Public Education Department spokesman Robert McEntyre said the funding problems with special education originated under former Gov. Bill Richardson, a Democrat, and they have since been addressed.

"We appreciate Tim Keller's willingness to admit that the Richardson-era budgets he voted for left special education underfunded," McEntyre said. "Since Governor Martinez has taken office, special education funding has increased every year."

McEntyre called the audit a "historical document" of the problems Martinez inherited. He said the state is now meeting all its federal requirements on special education funding.

Keller, then a state senator, voted for the 2010 budget that cut special education funding by around $47 million.

The auditor's office said state education officials "checked the box" on federal reporting, saying the state had met or exceeded required special education funding levels in 2010, 2011 and 2012. However, the audit said, "The positive assurances were based on uncertain calculation methodology and were not ultimately accurate."

That means the Public Education Department didn't adequately fund special education programs as required by the federal government and, in some years, submitted inaccurate funding information, the auditor's office said.

As a result, schools saw fewer special education teachers and resources in those years, the office said.

The U.S. Department of Education withholds money from states that don't maintain or increase their own special education funding each year.

A federal judge ruled in May 2014 that that state did not have the right to reduce its special education funding in 2011.

The federal department gave New Mexico a waiver for 2010 because of the economic downturn.

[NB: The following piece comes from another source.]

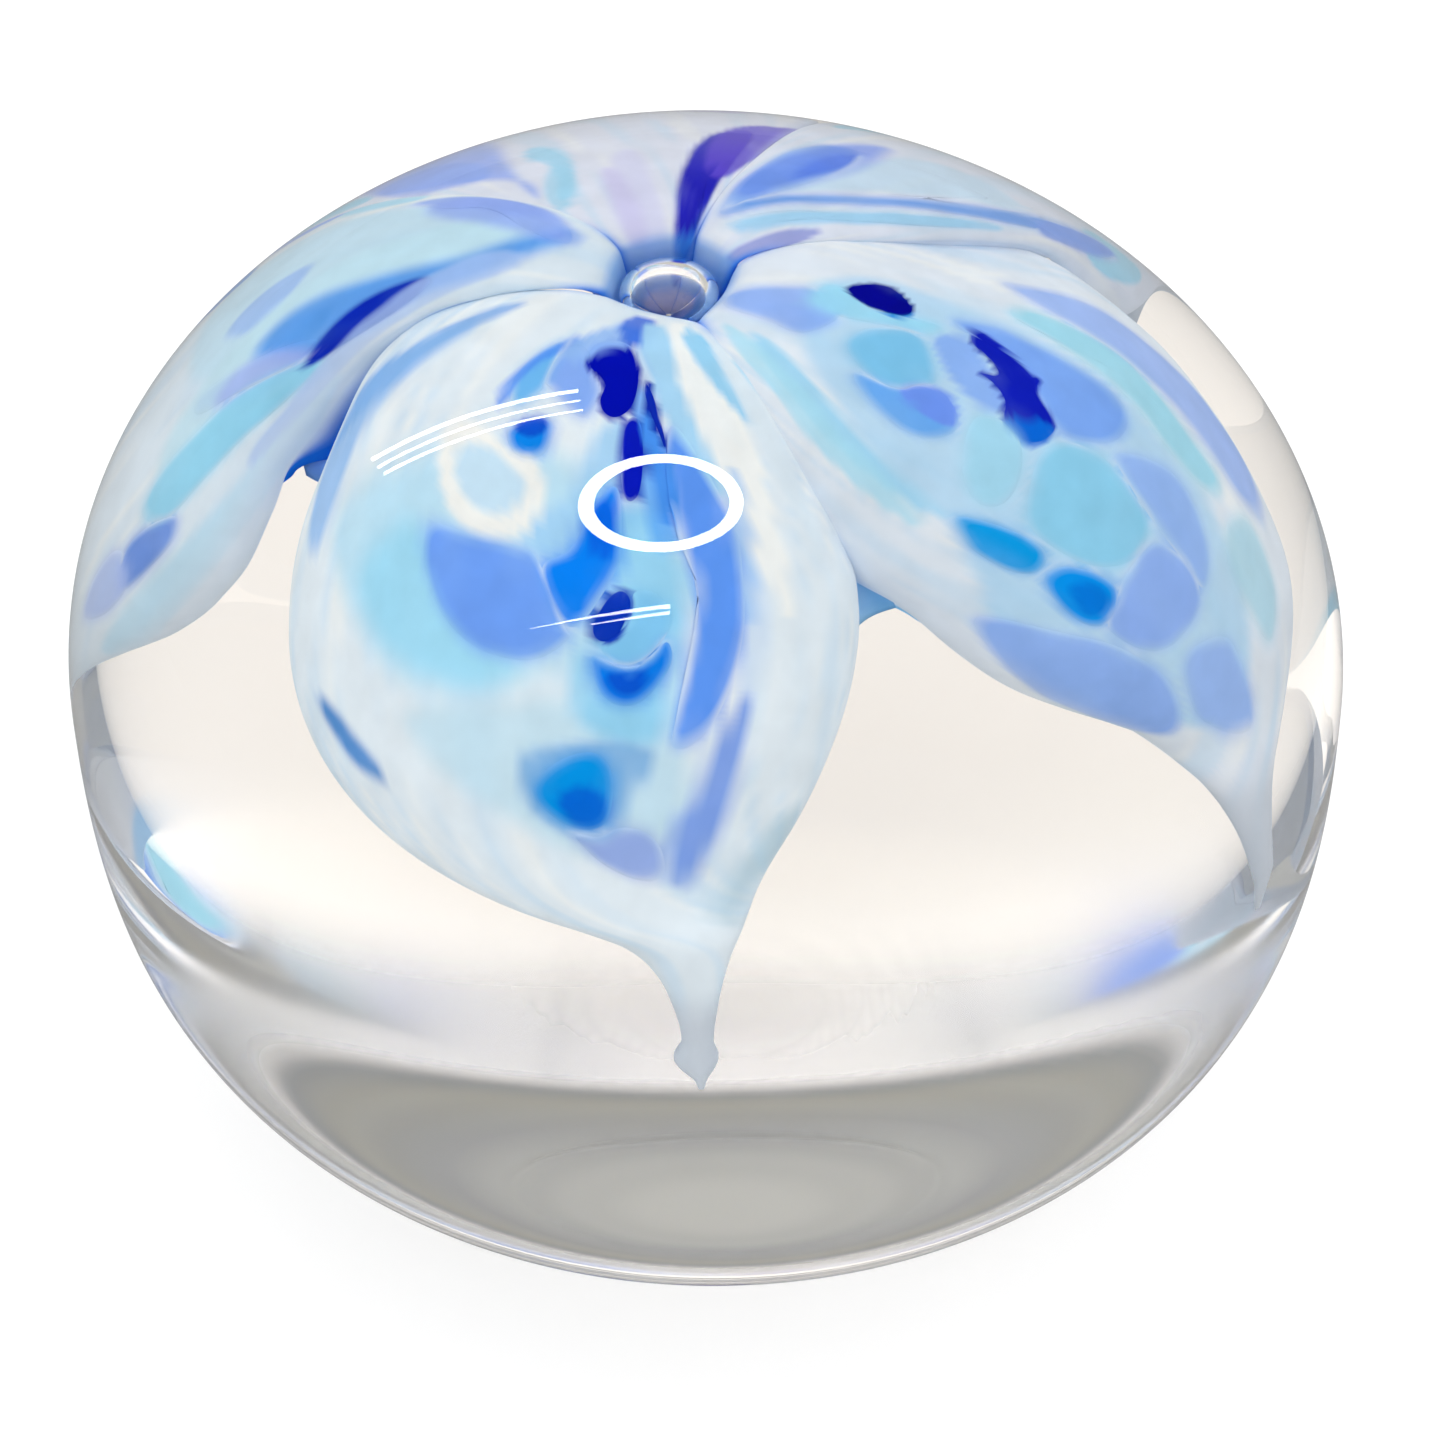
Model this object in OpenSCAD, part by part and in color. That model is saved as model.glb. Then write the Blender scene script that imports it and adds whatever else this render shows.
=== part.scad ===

But federal officials told state education officials they would deny a waiver for 2011.

Richardson drafted the state's 2010 and 2011 budgets, and it was approved by the then-Democratic controlled Legislature.

Former State Auditor Hector Balderas said in 2013 that state education officials say they learned of the possible federal funding loss in February 2011, but lawmakers didn't become aware of it until the 2013 legislative session.

New Mexico Public Education Department officials, however, said state lawmakers were warning about the possible loss of federal special education funding back in 2010 and 2011.